Available data:
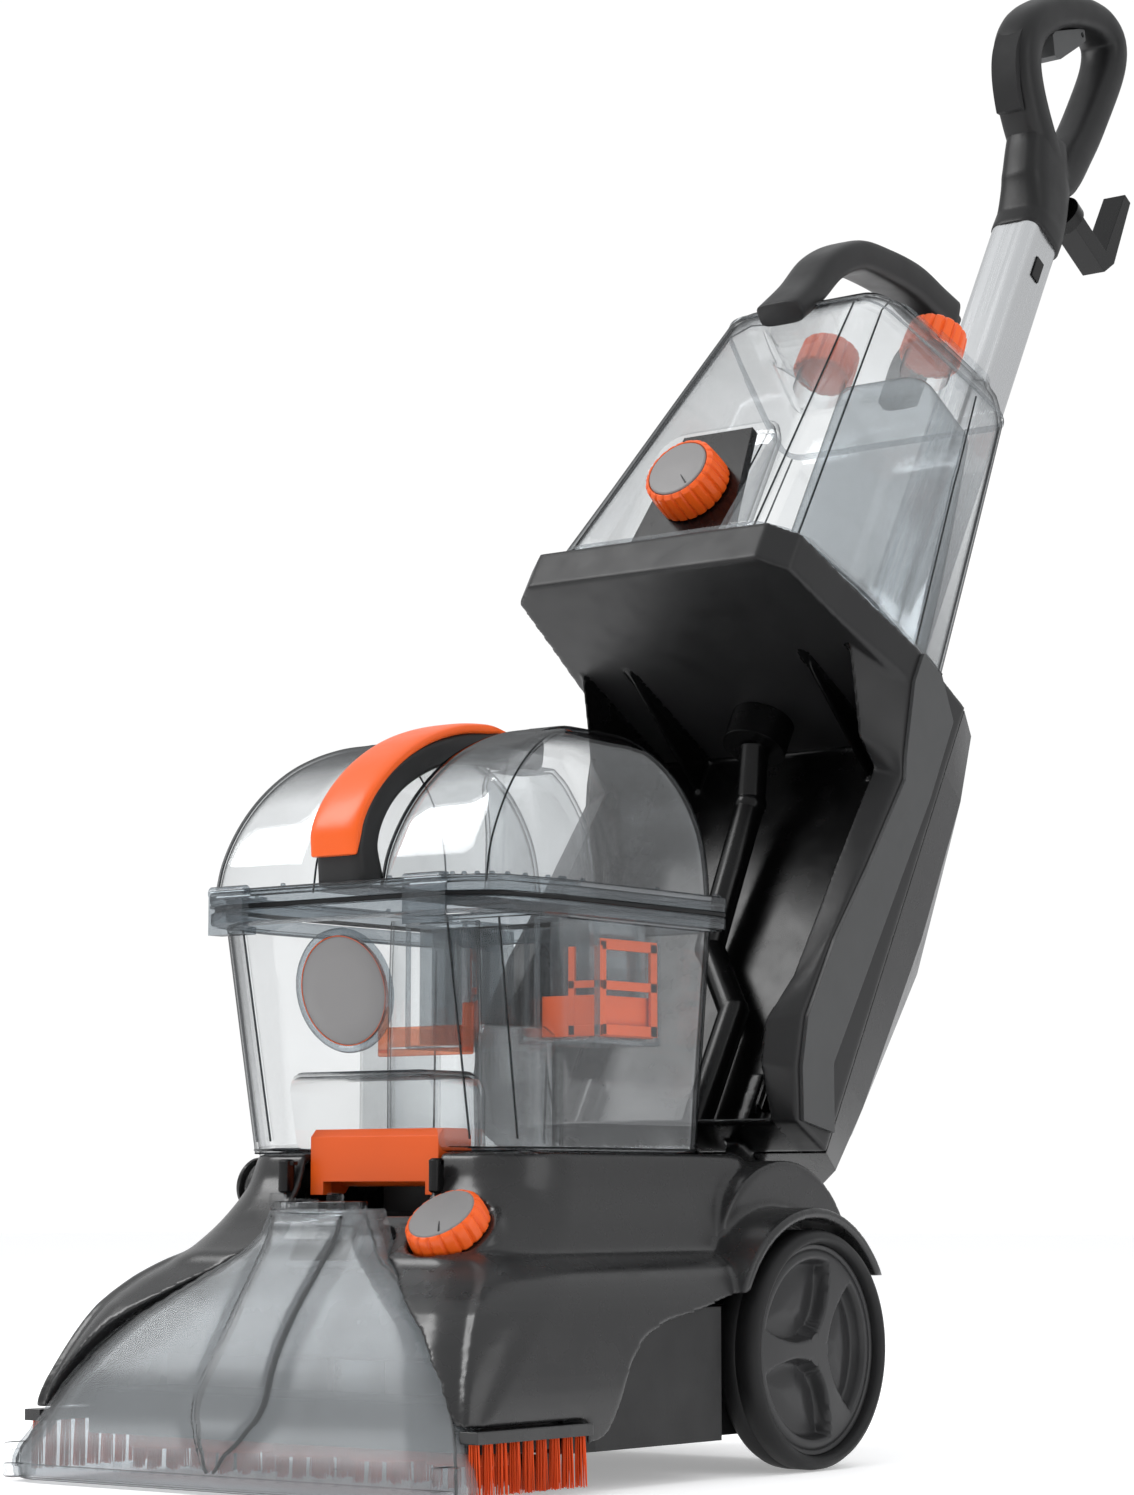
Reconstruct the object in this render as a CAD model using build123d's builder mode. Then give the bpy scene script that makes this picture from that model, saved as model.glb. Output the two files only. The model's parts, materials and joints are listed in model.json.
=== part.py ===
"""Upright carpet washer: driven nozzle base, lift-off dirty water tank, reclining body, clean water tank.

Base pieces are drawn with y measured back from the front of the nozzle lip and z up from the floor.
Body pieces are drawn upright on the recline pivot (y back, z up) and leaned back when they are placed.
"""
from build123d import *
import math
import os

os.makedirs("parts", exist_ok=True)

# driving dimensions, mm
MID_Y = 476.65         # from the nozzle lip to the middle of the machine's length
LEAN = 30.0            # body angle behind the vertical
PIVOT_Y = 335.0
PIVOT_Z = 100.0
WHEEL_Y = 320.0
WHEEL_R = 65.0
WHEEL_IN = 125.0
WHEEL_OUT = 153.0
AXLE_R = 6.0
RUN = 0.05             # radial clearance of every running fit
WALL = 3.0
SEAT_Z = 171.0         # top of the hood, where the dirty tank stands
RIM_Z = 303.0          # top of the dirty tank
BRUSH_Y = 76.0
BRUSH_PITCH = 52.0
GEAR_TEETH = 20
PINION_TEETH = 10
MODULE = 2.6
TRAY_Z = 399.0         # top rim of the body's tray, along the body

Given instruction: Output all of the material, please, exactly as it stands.

Complete answer:
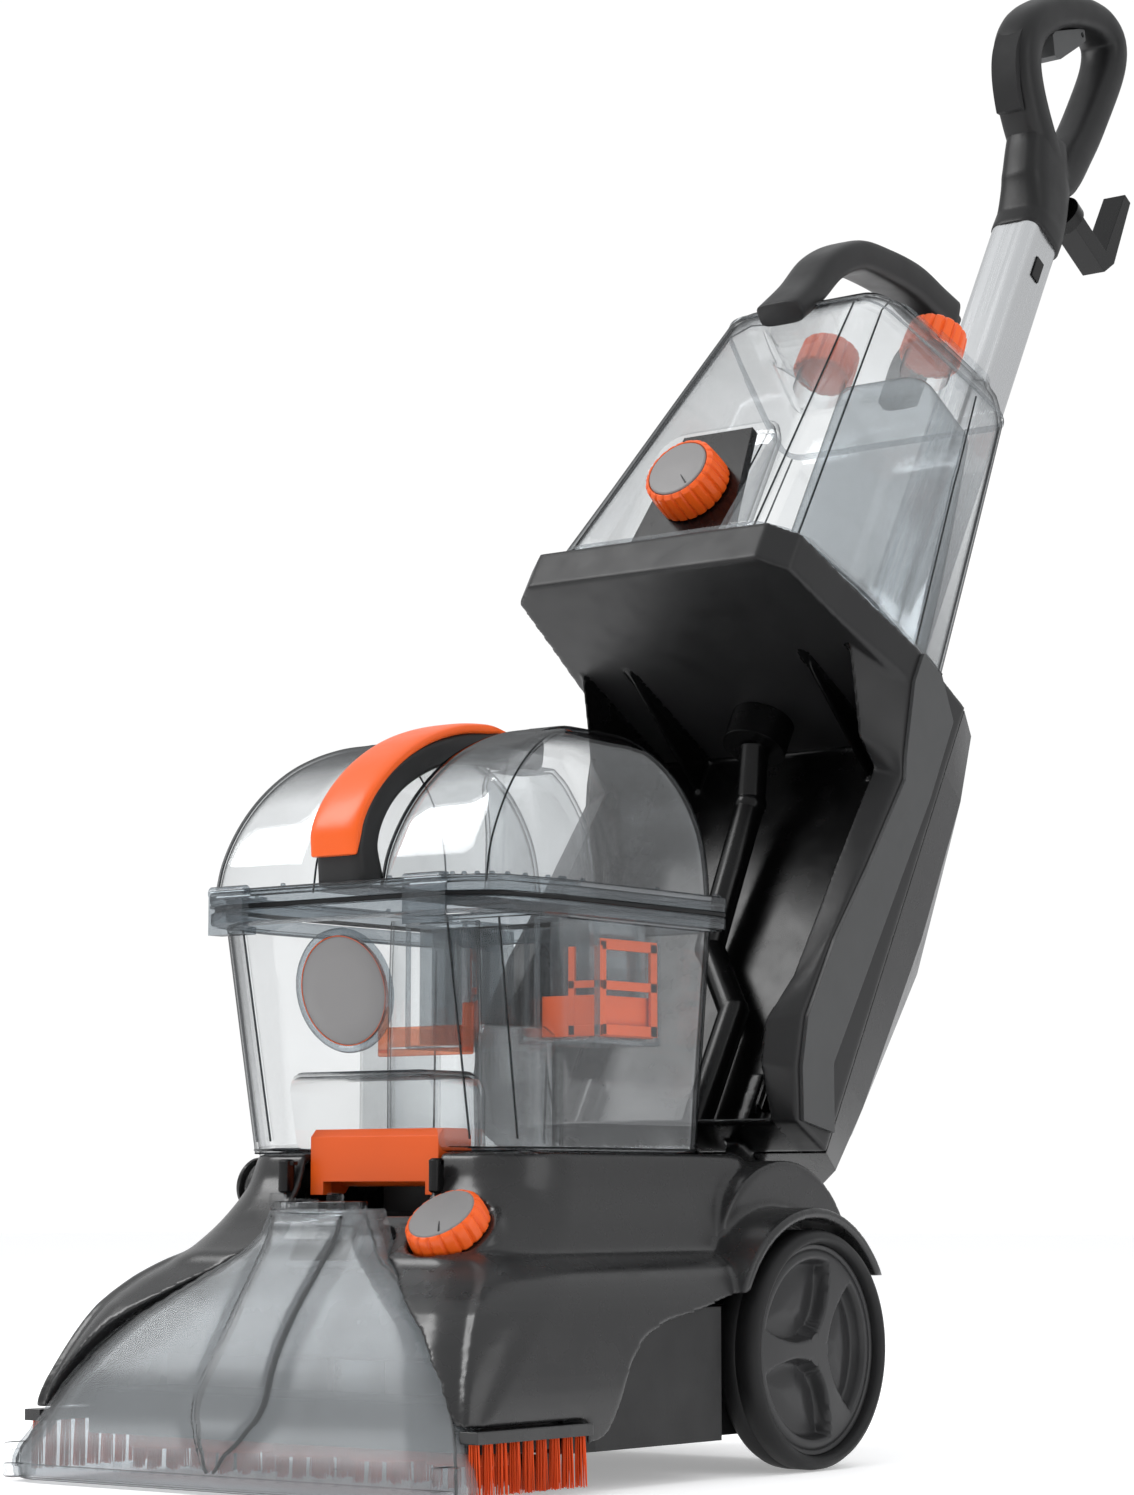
Reconstruct the object in this render as a CAD model using build123d's builder mode. Then give the bpy scene script that makes this picture from that model, saved as model.glb. Output the two files only. The model's parts, materials and joints are listed in model.json.
=== part.py ===
"""Upright carpet washer: driven nozzle base, lift-off dirty water tank, reclining body, clean water tank.

Base pieces are drawn with y measured back from the front of the nozzle lip and z up from the floor.
Body pieces are drawn upright on the recline pivot (y back, z up) and leaned back when they are placed.
"""
from build123d import *
import math
import os

os.makedirs("parts", exist_ok=True)

# driving dimensions, mm
MID_Y = 476.65         # from the nozzle lip to the middle of the machine's length
LEAN = 30.0            # body angle behind the vertical
PIVOT_Y = 335.0
PIVOT_Z = 100.0
WHEEL_Y = 320.0
WHEEL_R = 65.0
WHEEL_IN = 125.0
WHEEL_OUT = 153.0
AXLE_R = 6.0
RUN = 0.05             # radial clearance of every running fit
WALL = 3.0
SEAT_Z = 171.0         # top of the hood, where the dirty tank stands
RIM_Z = 303.0          # top of the dirty tank
BRUSH_Y = 76.0
BRUSH_PITCH = 52.0
GEAR_TEETH = 20
PINION_TEETH = 10
MODULE = 2.6
TRAY_Z = 399.0         # top rim of the body's tray, along the body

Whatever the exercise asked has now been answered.